A faerie princess turned private investigator in a world where faeries are not only known to the general public, but are also fashionable, the title heroine is Princess Meredith NicEssus, also known as Merry Gentry. As niece to Andais, The Queen of Air and Darkness, she is a royal of the Unseelie Court. While her aunt tried to kill her as a child, she has since offered her the title as crown princess as the Court needs more heirs.

==Plot summary==
Following on almost immediately from the events of Seduced by Moonlight, A Stroke of Midnight begins with Merry and the Ravens attending a press conference in the sithen. This is highly unusual as the home of the sidhe is usually off-limits to the human press. However, it is felt that it is more secure than holding the conference elsewhere.

This opinion is challenged almost immediately by the deaths of Beatrice, one of the lesser fae, and a human reporter. Merry, assigned to solve the murders by her aunt, Queen Andais, opts to bring in human forensics in the hope that science might be able to succeed where magic has so far failed - and bring a murderer to justice.

The entire novel takes place within approximately one day.

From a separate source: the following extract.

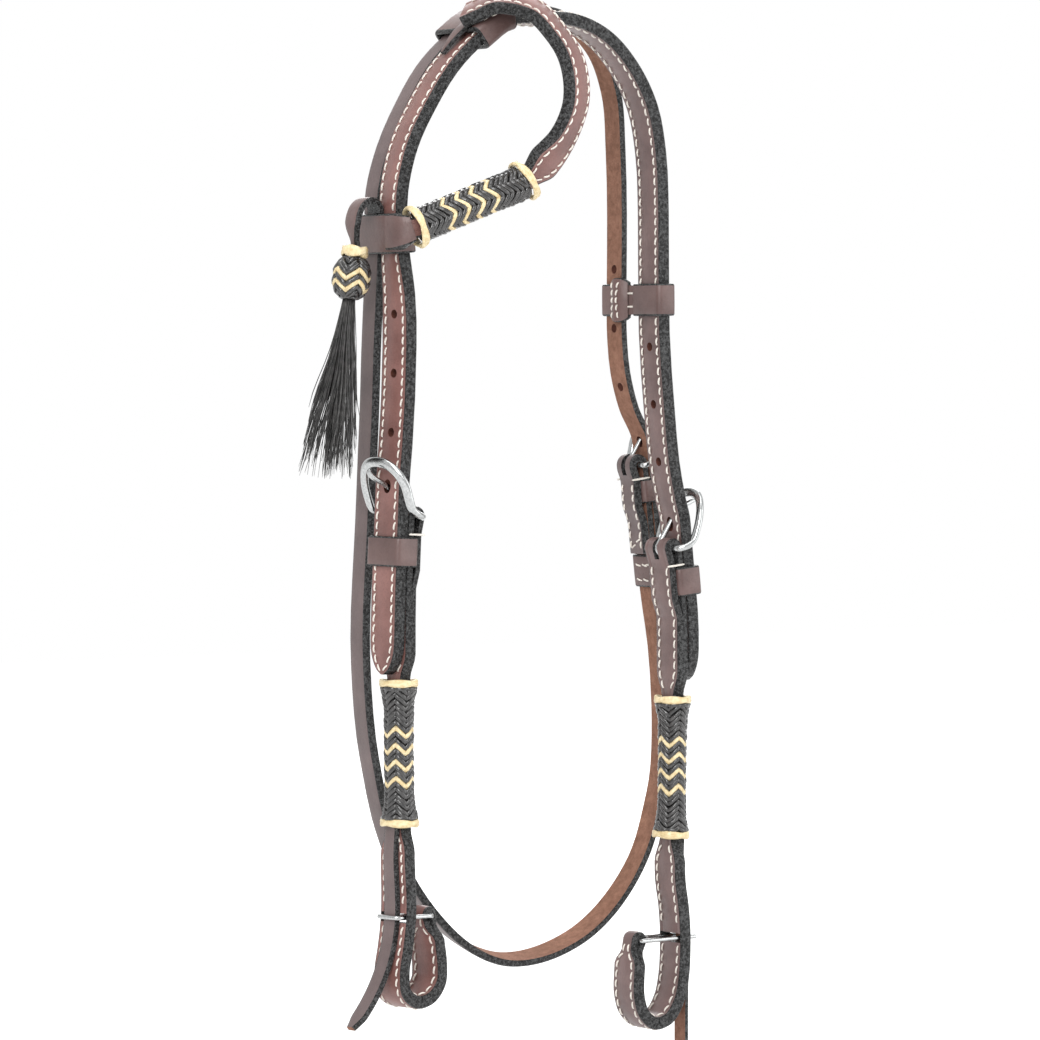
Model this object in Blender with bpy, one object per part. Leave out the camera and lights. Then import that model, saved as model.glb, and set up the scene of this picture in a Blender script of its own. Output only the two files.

==Characters in A Stroke of Midnight==

===Major characters===
A Stroke of Midnight features the following major characters.
- Andais - Queen of Air and Darkness, Merry's aunt, the sister of Essus, and mother of Cel. Andais is a war goddess, and the sadistic Queen of the Unseelie Court. Ruler of the male guard The Ravens, recently revealed as barren. Although she is a sadist and is widely believed to be insane, Andais appears to have the best interests of the Court somewhat at heart, and has sworn to abdicate her throne in favor of whichever of Cel or Merry can demonstrate themselves capable of producing new sidhe children. Her consort is Eamon.
- Doyle - Captain of The Ravens, once the Queens Darkness now part of Merry's guard, and included in her many lovers, Part Sidhe, part Hell-Hound (Gabriel Ratchet, et al.), part phouka.
- Frost - Raven, The Killing Frost, second in command. Was revealed that started life as Jacqual Frosti, Jack Frost, etc., is prejudiced against Seelie Court due to poor treatment at court because the other nobles were jealous of Frost's remaining in power due to his power in the minds of the humans. Has tendency to pout. Has recently come into godhead via Merry. Says recent powers used to belong to one he called master. See Jack Frost.
- Galen - The youngest of the Ravens, Merry's best friend. Lineage is half-pixie and half Unseelie sidhe. Powers include subtle ability to have everyone like him. Extremely unpolitical, naive and idealistic, is voice of childhood reasoning for Merry. Unfortunately, letting go of those ideals is allowing Merry to survive. Mistranslation of a prophecy given from human prophet to Cel almost got Galen killed, as allies of Cel tried to assassinate Galen to prevent the prophecy.
- Kitto - Goblin/sidhe hybrid, Seelie sidhe mother raped during goblin wars, snake-type goblin, given full sidhe status via sex with Merry, has Hand of Reaching.
- Meredith NicEssus/Merry Gentry - Title heroine, Princess of Flesh and Blood, Daughter of Essus
- Nicca - Raven and Spy for Andais in Merry's home. Lineage is half-demifey and half Seelie Sidhe. Is apparently Cornish, due to being of Bucca-Dhu's Line (Revealed in Caress of Twilight) Has sprouted wings since wing-tattoos sprung out of back via sex with Merry. Is destined to be father of child with Biddy, formerly of Cel's Guard, via matchmaking ring. Was possessed by Dian Cecht, due to jealousy. Was cured via divine intervention.
- Rhys/Cromm Cruach - Raven, former God of Death. Film Noir buff. Was called Gwynfor "white lord of ecstasy and death" by Sage, 2nd hand has been seen when he killed Siun (Goblin) after Kitto hacked Siun to pieces. In Merry's dream, it is shown that Rhys will get both eyes back, apparently has magical hammer that can heal, raise armies of the dead. However, we are not sure whether dream was of past or future. See Crom Cruach.

===Other characters===

Recurring characters include:

- Cathbodua - Female refugee from Cel's guard
- Dogmaela - Female refugee from Cel's guard
- Amatheon - Cel's creature
- Onilwyn - Former Cel guard
- Adair - Former Cel guard

Non-recurring characters include:

The death toll in A Stroke of Midnight includes:
- Beatrice
- Human photographer

==Major themes==
- The need for Merry to become pregnant by one of her Guards.
- Faerie politics, both within the Unseelie Court and between the Seelie and Unseelie Courts.
- The increase in powers of both Merry and her men.
- Merry's connection to the Goddess and the use of sex to bring about magical change.